FOB is a wine industry term for the winery sale price to a distributor.
What Stai didn’t say, but he could have was, “If I can close out a vintage and maintain a margin that I’m happy with and not have to deal with the incredibly inflexible, non-partnership oriented three-tier, who greedily eat my discounts instead of passing them to the customer, I would love to.”
So, if we go back to quotes from James about how big of a market wine is and you consider that closeout discounting to this point has only occurred in the three-tier system, you can start to see the seeds of a business model emerge that’s much bigger and will surely outlast the “Flash” sales sites that operate like retailers in a short-term bubble.

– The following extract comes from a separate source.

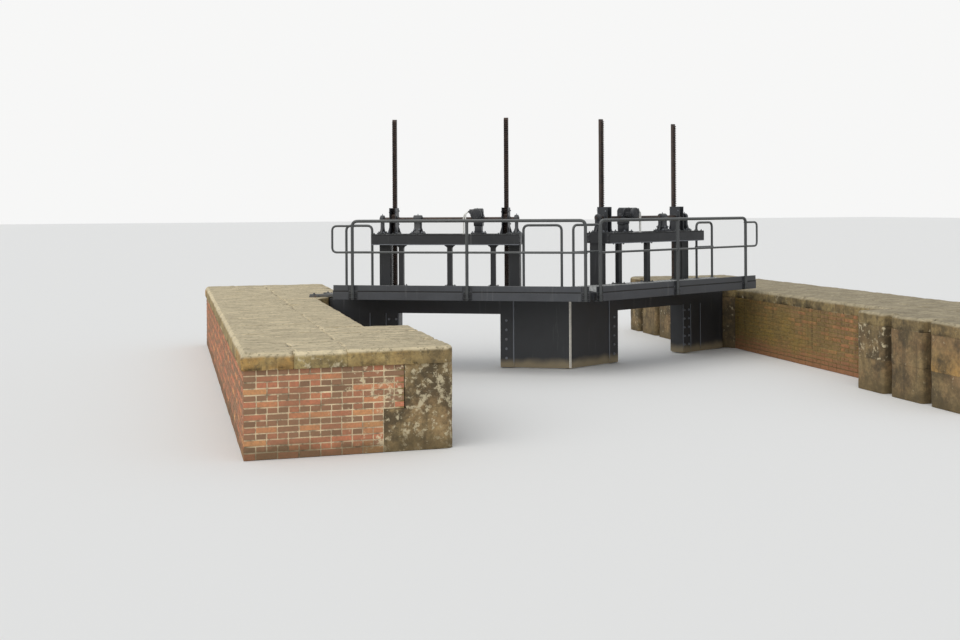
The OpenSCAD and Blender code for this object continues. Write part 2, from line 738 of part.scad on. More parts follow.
mirrored() on_left_leaf() hoist_beams();  // right_hoist_beams
mirrored() on_left_leaf() hoist_legs();  // right_hoist_legs
mirrored() on_left_leaf() rack_guides();  // right_rack_guides
mirrored() on_left_leaf() shaft_bearings();  // right_shaft_bearings
mirrored() on_left_leaf() gear_motor();  // right_gear_motor
mirrored() on_left_leaf() motor_cables();  // right_motor_cables
mirrored() on_left_leaf() drive_shaft();  // right_drive_shaft
mirrored() on_left_leaf() racks();  // right_racks
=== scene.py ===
# Dresses the sluice gate: weathered masonry, painted steel, bolts, rails and hoist gear.
# Metres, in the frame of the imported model. Each half is built for one bank and mirrored for the other.
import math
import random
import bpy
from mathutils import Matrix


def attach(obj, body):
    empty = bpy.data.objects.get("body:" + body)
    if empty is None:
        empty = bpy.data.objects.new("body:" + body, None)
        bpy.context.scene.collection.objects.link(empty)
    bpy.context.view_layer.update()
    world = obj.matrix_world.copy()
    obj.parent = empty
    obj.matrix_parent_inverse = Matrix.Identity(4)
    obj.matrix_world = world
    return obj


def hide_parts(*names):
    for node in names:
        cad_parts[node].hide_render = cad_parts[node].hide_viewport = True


bl_info = {
    "name": "Sluice Gate",
    "version": (1, 0, 0),
    "blender": (4, 5, 0),
    "location": "View3D > Sidebar > Sluice Gate",
    "description": "Builds the masonry, fittings and finishes of a pair of sluice gate leaves",
    "category": "Object",
}

import bmesh
import bpy
from bpy.props import FloatProperty, FloatVectorProperty, IntProperty, PointerProperty
from mathutils import Matrix, Vector, noise
from mathutils.bvhtree import BVHTree

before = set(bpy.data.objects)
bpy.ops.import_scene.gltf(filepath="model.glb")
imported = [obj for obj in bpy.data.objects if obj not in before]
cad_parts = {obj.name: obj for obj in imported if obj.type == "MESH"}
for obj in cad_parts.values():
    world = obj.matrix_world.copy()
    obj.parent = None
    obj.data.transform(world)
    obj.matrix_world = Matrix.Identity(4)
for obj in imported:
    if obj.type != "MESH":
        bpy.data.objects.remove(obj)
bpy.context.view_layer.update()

SIDES = ("left", "right")
MIRROR = Matrix.Diagonal((-1, 1, 1, 1))
MITRE_ANGLE = math.radians(25.5)
UP = Vector((0, 0, 1))
# Points nearer than this are one point
SAME = 1e-5


def wall_frame(side):
    """Walls are drawn on the +X bank."""
    return MIRROR.copy() if side == "left" else Matrix.Identity(4)


def leaf_frame(side):
    """Leaves are drawn from the mitre: x along the face to the heel, y towards the front, z up."""
    turn = Matrix.Rotation(math.pi - MITRE_ANGLE, 4, "Z")
    return turn if side == "left" else MIRROR @ turn


# Sizes and colours that a user would change


class MasonrySizes(bpy.types.PropertyGroup):
    nose_x: FloatProperty(name="Nose Face", description="From the middle of the lock to a nose", default=3.25,
                          unit="LENGTH")
    recess_x: FloatProperty(name="Recess Face", description="From the middle of the lock to the recess", default=3.80,
                            unit="LENGTH")
    outer_x: FloatProperty(name="Outer Face", description="From the middle of the lock to the back of a wall",
                           default=5.50, unit="LENGTH")
    end_y: FloatProperty(name="Wall End", description="From the middle of a wall to its end", default=5.30,
                         unit="LENGTH")
    nose_y: FloatProperty(name="Nose End", description="Where the near nose meets the recess", default=-2.97,
                          unit="LENGTH")
    quoin_y: FloatVectorProperty(name="Quoin", description="Both ends of the hollow quoin stone", size=2,
                                 default=(1.629, 2.455), unit="LENGTH")
    near_grooves: FloatVectorProperty(name="Near Grooves",
                                      description="Distances of the near stop log grooves from the middle of a wall",
                                      size=2, default=(3.69, 4.52), unit="LENGTH")
    far_grooves: FloatVectorProperty(name="Far Grooves",
                                     description="Distances of the far stop log grooves from the middle of a wall",
                                     size=2, default=(3.87, 4.71), unit="LENGTH")
    groove: FloatProperty(name="Groove Size", description="Width and depth of a stop log groove", default=0.15,
                          unit="LENGTH")
    lip: FloatProperty(name="Lip Radius", description="Radius of the worn stone edges at the grooves", default=0.06,
                       unit="LENGTH")
    nose_lip: FloatProperty(name="Nose Radius", description="Radius of the nose corner at the recess", default=0.08,
                            unit="LENGTH")
    end_lip: FloatProperty(name="End Radius", description="Radius of the corner stones at the ends of a wall",
                           default=0.10, unit="LENGTH")
    crown: FloatProperty(name="Worn Crown", description="Radius of the worn upper edges of the coping", default=0.078,
                         unit="LENGTH")
    coping_z: FloatProperty(name="Coping Underside", description="Height of the brickwork", default=0.93, unit="LENGTH")
    wall_z: FloatProperty(name="Coping Top", description="Height of the wall over the water", default=1.12,
                          unit="LENGTH")
    overhang: FloatProperty(name="Coping Overhang",
                            description="How far the coping stands out over the back and the ends", default=0.03,
                            unit="LENGTH")
    bed_z: FloatProperty(name="Bed Joint", description="Height of the joint between the nose stones", default=0.457,
                         unit="LENGTH")
    long_quoin: FloatProperty(name="Long Quoin",
                              description="How far the lower corner stone reaches into the brickwork", default=0.23,
                              unit="LENGTH")
    brick: FloatProperty(name="Brick Length", description="Length of a stretcher", default=0.210, unit="LENGTH")
    course: FloatProperty(name="Course", description="Height of a brick and its joint", default=0.0664, unit="LENGTH")
    joint: FloatProperty(name="Mortar Joint", description="Width of the joint between bricks", default=0.0135,
                         unit="LENGTH")
    joint_depth: FloatProperty(name="Joint Depth", description="How far the mortar lies behind the brick faces",
                               default=0.009, unit="LENGTH")
    stone_wear: FloatProperty(name="Stone Wear", description="How deep the weather has worn the stones", default=0.015,
                              unit="LENGTH")
    cell: FloatProperty(name="Stone Cell", description="Size of the cells that a stone is worn in", default=0.055,
                        unit="LENGTH")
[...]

There currently isn’t a vintage closeout or inventory liquidation mechanism in the wine business outside of the closed off three-tier system. Every other consumer packaged good vertical has a closeout function typically handled by brokers.
Ding, ding. This is why Lot18 is nationally hiring, “Wine Procurement Specialists” – these are the equivalent of brokers who facilitate the sale of goods that need to be closed out.
It sounds so simple, but really the business perspective difference in between being a small-time “Flash” operator and building the infrastructure that Lot18 is putting in place is significant in vision.
So, are these sites “predatory vultures” perilously taking advantage of wineries in short-term time of need, as has been alleged? It’s all in your vision of the business model – a model that I suspect is more Manet than Monet for those who look for the fine detail.